> **What this task involves**
Please quote exactly the opening lines of the data, from the first line to the one where "and driver's seat." appears.

> **Dataset content**
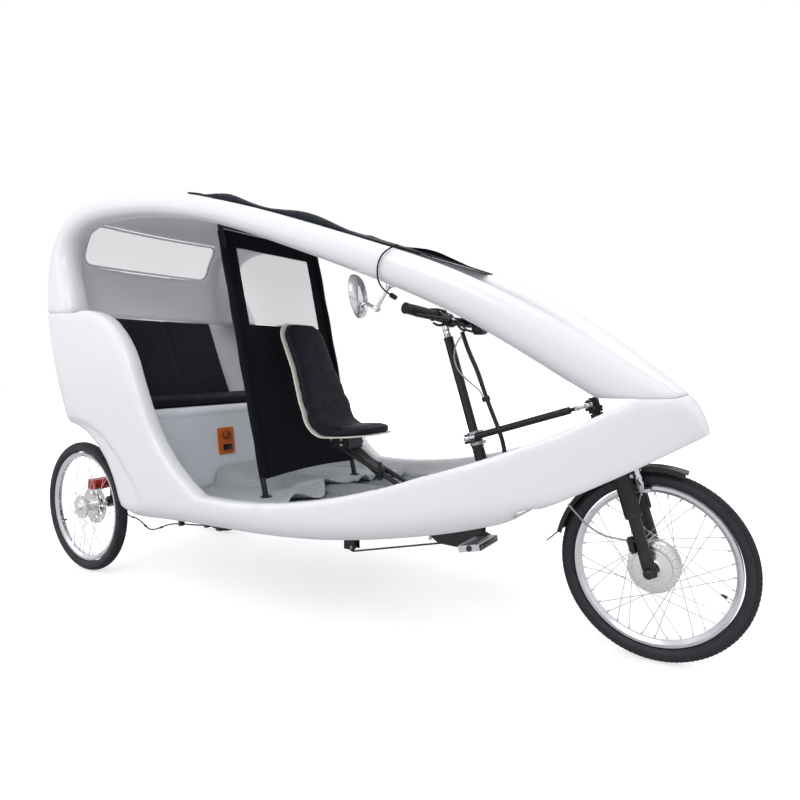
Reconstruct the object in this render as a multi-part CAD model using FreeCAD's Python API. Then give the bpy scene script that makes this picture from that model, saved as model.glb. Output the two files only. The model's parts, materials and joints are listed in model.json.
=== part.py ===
"""Cycle rickshaw: a three-wheeled pedal vehicle with a moulded cabin, bench and driver's seat.

Millimetres.  +X points forward, +Y to the left, +Z up.  While the pieces are being made, x = 0 is
the rear axle, y = 0 the centre plane and z = 0 the ground.  On export everything moves back by
half the wheelbase, which puts the origin at the bottom centre of the whole vehicle.
"""
import FreeCAD, Part
import math
import os

V = FreeCAD.Vector
X_DIR = V(1, 0, 0)
Y_DIR = V(0, 1, 0)
Z_DIR = V(0, 0, 1)

# ---------------------------------------------------------------- driving dimensions
wheelbase = 2480.0
track = 760.0                 # between the middles of the rear tyres
tyre_radius = 300.0
tyre_width = 48.0
tyre_wall = 4.0
rim_radius = 252.0            # outer edge of the rim's flanges
rim_width = 28.0
rim_depth = 19.0
spoke_count = 36
spoke_radius = 1.2
seat_gap = 0.3                # clearance of a piece that rests on another one
spoke_clear = 0.7             # a slanting spoke's square end stays this far off its flange
running_gap = 0.05            # radial clearance of a turning shaft

wall = 60.0                   # double-skinned side wall of the tub
nose_wall = 26.0              # its thinner wall round the front wheel
floor_z = 420.0               # top of the floor
floor_thick = 22.0
bench_top = 768.0
bench_front = 620.0
bench_skin = 12.0

steer_angle = 16.5            # steering axes lean back by this much, degrees
fork_offset = 40.0            # from the steering axis forward to the front axle
column_x = 1806.0             # a point on the column's axis
column_z = 832.0
steer_arm = 62.0              # arms of the steering link
link_radius = 12.0

crank_x = 1792.0
crank_z = 400.0
crank_length = 165.0
crank_rest_angle = -22.0      # right arm at rest, from straight forward
pedal_y = 165.0               # middle of each pedal
pedal_length = 82.0
pedal_thick = 22.0
pedal_pitch = 12.0            # nose up, at rest
chain_y = -48.0

divider_foot_x = 1070.0
divider_top_x = 845.0
divider_half = 275.0
divider_top_z = 1515.0
pole_radius = 11.0

mirror_radius = 72.0

hose_radius = 2.8
loom_radius = 8.0
signal_radius = 2.8
motor_cable_radius = 3.0
elastic_radius = 2.5
cord_arc_share = 0.45         # of the shorter run beside a corner that its arc takes up

NODES = {}


# ---------------------------------------------------------------- general shapes
def line(a, b):
    return Part.LineSegment(a, b).toShape()


def arc(a, via, b):
    return Part.Arc(a, via, b).toShape()


def outline(start, moves, place):
    """Closed wire from ("to", u, v) lines and ("by", via u, via v, to u, to v) arcs."""
    edges = []
    here = start
    for move in moves:
        if move[0] == "to":
            there = move[1:3]
            edges.append(line(place(*here), place(*there)))
        else:
            there = move[3:5]
            edges.append(arc(place(*here), place(*move[1:3]), place(*there)))
        here = there
    if math.dist(here, start) > 1e-6:
        edges.append(line(place(*here), place(*start)))
    return Part.Wire(edges)


def side_prism(start, moves, y_low, y_high):
    """Side outline (x, z) pushed through from y_low to y_high."""
    wire = outline(start, moves, lambda x, z: V(x, y_low, z))
    return Part.Face(wire).extrude(V(0, y_high - y_low, 0))


def box(x, y, z):
    """Box from (low, high) pairs."""
    return Part.makeBox(x[1] - x[0], y[1] - y[0], z[1] - z[0], V(x[0], y[0], z[0]))


def round_rect(centre, u_dir, v_dir, width, height, radius):
    """Rounded rectangle of four lines and four arcs in the plane of u_dir and v_dir."""
    a = width / 2
    b = height / 2
    r = min(radius, a * 0.98, b * 0.98)
    s = r * (1 - math.sqrt(0.5))

    def at(u, v):
        return centre + u_dir * u + v_dir * v

    return Part.Wire([
        line(at(-a + r, -b), at(a - r, -b)),
        arc(at(a - r, -b), at(a - s, -b + s), at(a, -b + r)),
        line(at(a, -b + r), at(a, b - r)),
        arc(at(a, b - r), at(a - s, b - s), at(a - r, b)),
        line(at(a - r, b), at(-a + r, b)),
        arc(at(-a + r, b), at(-a + s, b - s), at(-a, b - r)),
        line(at(-a, b - r), at(-a, -b + r)),
        arc(at(-a, -b + r), at(-a + s, -b + s), at(-a + r, -b)),
    ])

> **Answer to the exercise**
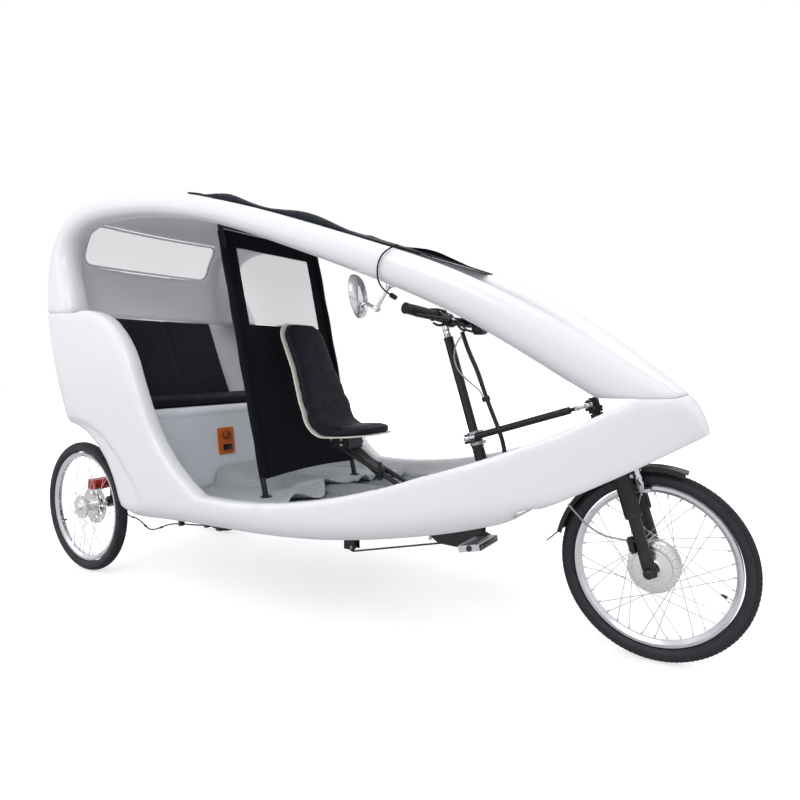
Reconstruct the object in this render as a multi-part CAD model using FreeCAD's Python API. Then give the bpy scene script that makes this picture from that model, saved as model.glb. Output the two files only. The model's parts, materials and joints are listed in model.json.
=== part.py ===
"""Cycle rickshaw: a three-wheeled pedal vehicle with a moulded cabin, bench and driver's seat.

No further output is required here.